Most people skip circle three. They build communities around their interests without checking if anyone actually wants it.
How to Find the Gap
Here is a quick test. Go to Reddit, Twitter, or any forum in your rough interest area. Search for questions.
What are people asking that nobody answers well?
What complaints keep coming up?
Where do you see bad advice getting upvoted?
That is your gap. The place where you can actually help.
Validate Before You Build
Before you spend three months building a community nobody joins, do this:
Talk to 10 people. Find people who match your target audience. Have real conversations. Ask about their problems, what they have tried, what they wish existed.

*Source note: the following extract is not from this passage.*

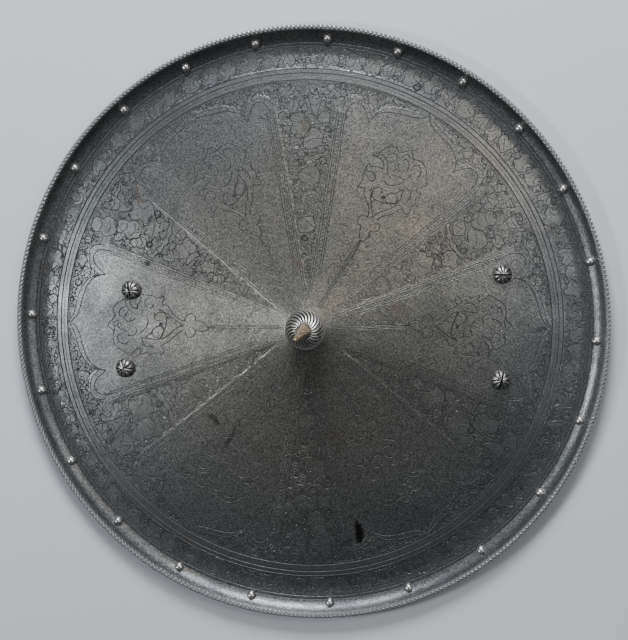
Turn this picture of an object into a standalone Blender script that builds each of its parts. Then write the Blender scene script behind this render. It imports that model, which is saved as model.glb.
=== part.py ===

You are not selling anything. You are listening.
If 7 out of 10 say something like "I would absolutely join that," you have something. If they shrug, go back to the drawing board.
Look for existing activity. Are there subreddits, Facebook groups, Discord servers, or newsletters in your space? Good. It means demand exists. You are not creating a market from scratch.
Empty space is not opportunity. It is usually a warning sign.
Start Small and Specific
"Marketing" is not a niche. Neither is "fitness" or "productivity."
But "content marketing for B2B SaaS startups" is. "Strength training for people over 40" is. "Productivity systems for ADHD freelancers" is.
The tighter your niche, the faster you can become the go-to person.
You can always expand later. You cannot un-dilute a vague community.
Your Niche Will Evolve
Here is the part nobody mentions: your first niche probably will not be your forever niche.
And that is fine.
You learn what resonates by shipping. By posting content. By seeing what gets engagement and what gets silence. The feedback is the data.
The goal is not to pick the perfect niche on day one. The goal is to pick a specific niche, commit for 90 days, and then adjust based on what you learn.
The Real Test
Ask yourself: "Would I still show up for this community if it never made me a dollar?"
If the answer is no, that is a business idea, not a community. Those are different things with different playbooks.
Communities are built by people who care enough to keep going when growth is slow. When the first 50 members take six months to find. When nobody shares your posts.
Pick something you can sustain.
What to Do Right Now
- Write down 5 topics you could talk about for an hour without notes
- For each one, spend 10 minutes searching Reddit or Twitter for pain points
- Pick the one where you see real frustration and bad advice
- Talk to 5 people in that space this week
That is it. No fancy branding. No logo. Just conversations with real humans who might become your first members.
The community you are meant to build is probably hiding in plain sight. You just need to look.